The task
Send back all the data below, exactly as given.
## start Information shown
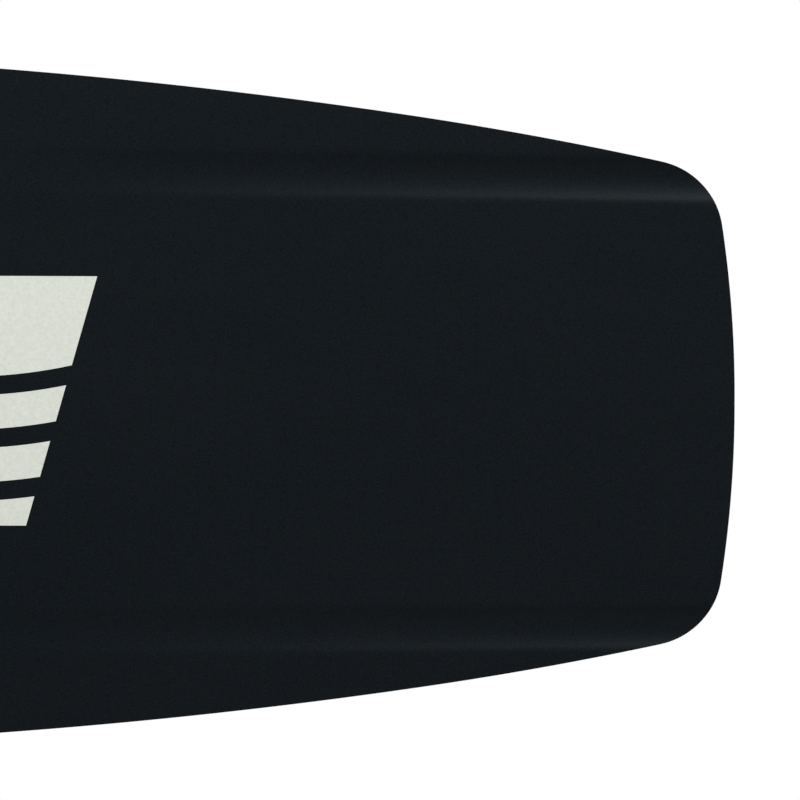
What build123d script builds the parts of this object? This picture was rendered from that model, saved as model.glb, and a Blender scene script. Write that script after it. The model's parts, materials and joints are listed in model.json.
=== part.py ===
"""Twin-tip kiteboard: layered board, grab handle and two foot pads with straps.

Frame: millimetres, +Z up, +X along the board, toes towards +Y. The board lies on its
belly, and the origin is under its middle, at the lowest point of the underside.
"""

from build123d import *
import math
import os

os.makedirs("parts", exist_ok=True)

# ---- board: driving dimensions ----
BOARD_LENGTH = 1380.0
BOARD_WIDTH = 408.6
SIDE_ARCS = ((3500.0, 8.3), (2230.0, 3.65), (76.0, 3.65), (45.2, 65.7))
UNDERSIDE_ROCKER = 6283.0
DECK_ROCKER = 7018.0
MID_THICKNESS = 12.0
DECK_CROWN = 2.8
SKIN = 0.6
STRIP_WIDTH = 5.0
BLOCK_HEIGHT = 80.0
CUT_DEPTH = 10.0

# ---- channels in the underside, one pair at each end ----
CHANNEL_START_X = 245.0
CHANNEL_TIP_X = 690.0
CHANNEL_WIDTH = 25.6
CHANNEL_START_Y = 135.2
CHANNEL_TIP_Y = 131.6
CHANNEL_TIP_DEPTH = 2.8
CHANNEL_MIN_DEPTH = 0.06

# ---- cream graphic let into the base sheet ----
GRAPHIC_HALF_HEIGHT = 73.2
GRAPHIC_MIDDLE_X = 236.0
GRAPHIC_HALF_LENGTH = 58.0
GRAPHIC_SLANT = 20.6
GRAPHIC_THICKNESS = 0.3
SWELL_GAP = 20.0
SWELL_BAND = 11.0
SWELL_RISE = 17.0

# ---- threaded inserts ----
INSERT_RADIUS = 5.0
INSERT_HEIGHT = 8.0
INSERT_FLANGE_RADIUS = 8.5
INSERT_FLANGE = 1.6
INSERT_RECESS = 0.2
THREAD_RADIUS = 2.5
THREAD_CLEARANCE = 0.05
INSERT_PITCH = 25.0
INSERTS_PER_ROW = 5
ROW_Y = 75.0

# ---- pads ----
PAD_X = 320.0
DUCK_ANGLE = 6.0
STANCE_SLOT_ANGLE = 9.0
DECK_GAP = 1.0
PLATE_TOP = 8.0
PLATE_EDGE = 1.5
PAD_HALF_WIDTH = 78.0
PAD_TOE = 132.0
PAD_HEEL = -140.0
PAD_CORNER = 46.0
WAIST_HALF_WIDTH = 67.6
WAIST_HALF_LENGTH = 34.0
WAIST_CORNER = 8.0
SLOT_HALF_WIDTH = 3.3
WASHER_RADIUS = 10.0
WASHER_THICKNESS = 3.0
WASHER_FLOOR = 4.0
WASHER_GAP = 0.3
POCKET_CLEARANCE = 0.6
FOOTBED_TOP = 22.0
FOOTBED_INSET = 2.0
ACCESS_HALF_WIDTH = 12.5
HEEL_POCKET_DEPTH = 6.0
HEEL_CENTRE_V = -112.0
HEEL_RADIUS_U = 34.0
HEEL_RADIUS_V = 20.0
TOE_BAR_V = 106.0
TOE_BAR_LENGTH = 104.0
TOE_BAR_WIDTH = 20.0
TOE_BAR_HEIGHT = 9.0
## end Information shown
Finished task
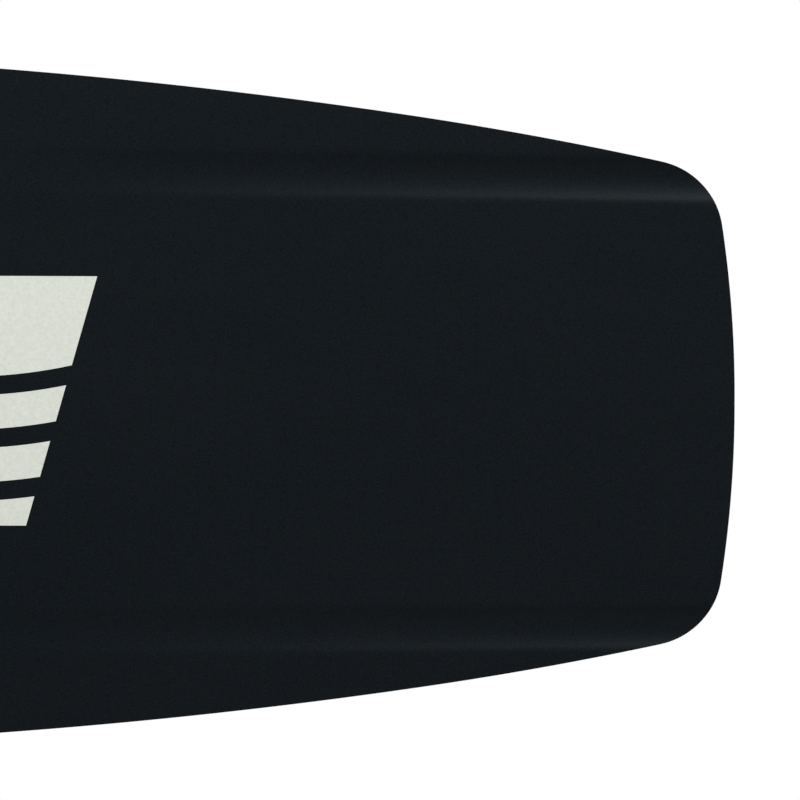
What build123d script builds the parts of this object? This picture was rendered from that model, saved as model.glb, and a Blender scene script. Write that script after it. The model's parts, materials and joints are listed in model.json.
=== part.py ===
"""Twin-tip kiteboard: layered board, grab handle and two foot pads with straps.

Frame: millimetres, +Z up, +X along the board, toes towards +Y. The board lies on its
belly, and the origin is under its middle, at the lowest point of the underside.
"""

from build123d import *
import math
import os

os.makedirs("parts", exist_ok=True)

# ---- board: driving dimensions ----
BOARD_LENGTH = 1380.0
BOARD_WIDTH = 408.6
SIDE_ARCS = ((3500.0, 8.3), (2230.0, 3.65), (76.0, 3.65), (45.2, 65.7))
UNDERSIDE_ROCKER = 6283.0
DECK_ROCKER = 7018.0
MID_THICKNESS = 12.0
DECK_CROWN = 2.8
SKIN = 0.6
STRIP_WIDTH = 5.0
BLOCK_HEIGHT = 80.0
CUT_DEPTH = 10.0

# ---- channels in the underside, one pair at each end ----
CHANNEL_START_X = 245.0
CHANNEL_TIP_X = 690.0
CHANNEL_WIDTH = 25.6
CHANNEL_START_Y = 135.2
CHANNEL_TIP_Y = 131.6
CHANNEL_TIP_DEPTH = 2.8
CHANNEL_MIN_DEPTH = 0.06

# ---- cream graphic let into the base sheet ----
GRAPHIC_HALF_HEIGHT = 73.2
GRAPHIC_MIDDLE_X = 236.0
GRAPHIC_HALF_LENGTH = 58.0
GRAPHIC_SLANT = 20.6
GRAPHIC_THICKNESS = 0.3
SWELL_GAP = 20.0
SWELL_BAND = 11.0
SWELL_RISE = 17.0

# ---- threaded inserts ----
INSERT_RADIUS = 5.0
INSERT_HEIGHT = 8.0
INSERT_FLANGE_RADIUS = 8.5
INSERT_FLANGE = 1.6
INSERT_RECESS = 0.2
THREAD_RADIUS = 2.5
THREAD_CLEARANCE = 0.05
INSERT_PITCH = 25.0
INSERTS_PER_ROW = 5
ROW_Y = 75.0

# ---- pads ----
PAD_X = 320.0
DUCK_ANGLE = 6.0
STANCE_SLOT_ANGLE = 9.0
DECK_GAP = 1.0
PLATE_TOP = 8.0
PLATE_EDGE = 1.5
PAD_HALF_WIDTH = 78.0
PAD_TOE = 132.0
PAD_HEEL = -140.0
PAD_CORNER = 46.0
WAIST_HALF_WIDTH = 67.6
WAIST_HALF_LENGTH = 34.0
WAIST_CORNER = 8.0
SLOT_HALF_WIDTH = 3.3
WASHER_RADIUS = 10.0
WASHER_THICKNESS = 3.0
WASHER_FLOOR = 4.0
WASHER_GAP = 0.3
POCKET_CLEARANCE = 0.6
FOOTBED_TOP = 22.0
FOOTBED_INSET = 2.0
ACCESS_HALF_WIDTH = 12.5
HEEL_POCKET_DEPTH = 6.0
HEEL_CENTRE_V = -112.0
HEEL_RADIUS_U = 34.0
HEEL_RADIUS_V = 20.0
TOE_BAR_V = 106.0
TOE_BAR_LENGTH = 104.0
TOE_BAR_WIDTH = 20.0
TOE_BAR_HEIGHT = 9.0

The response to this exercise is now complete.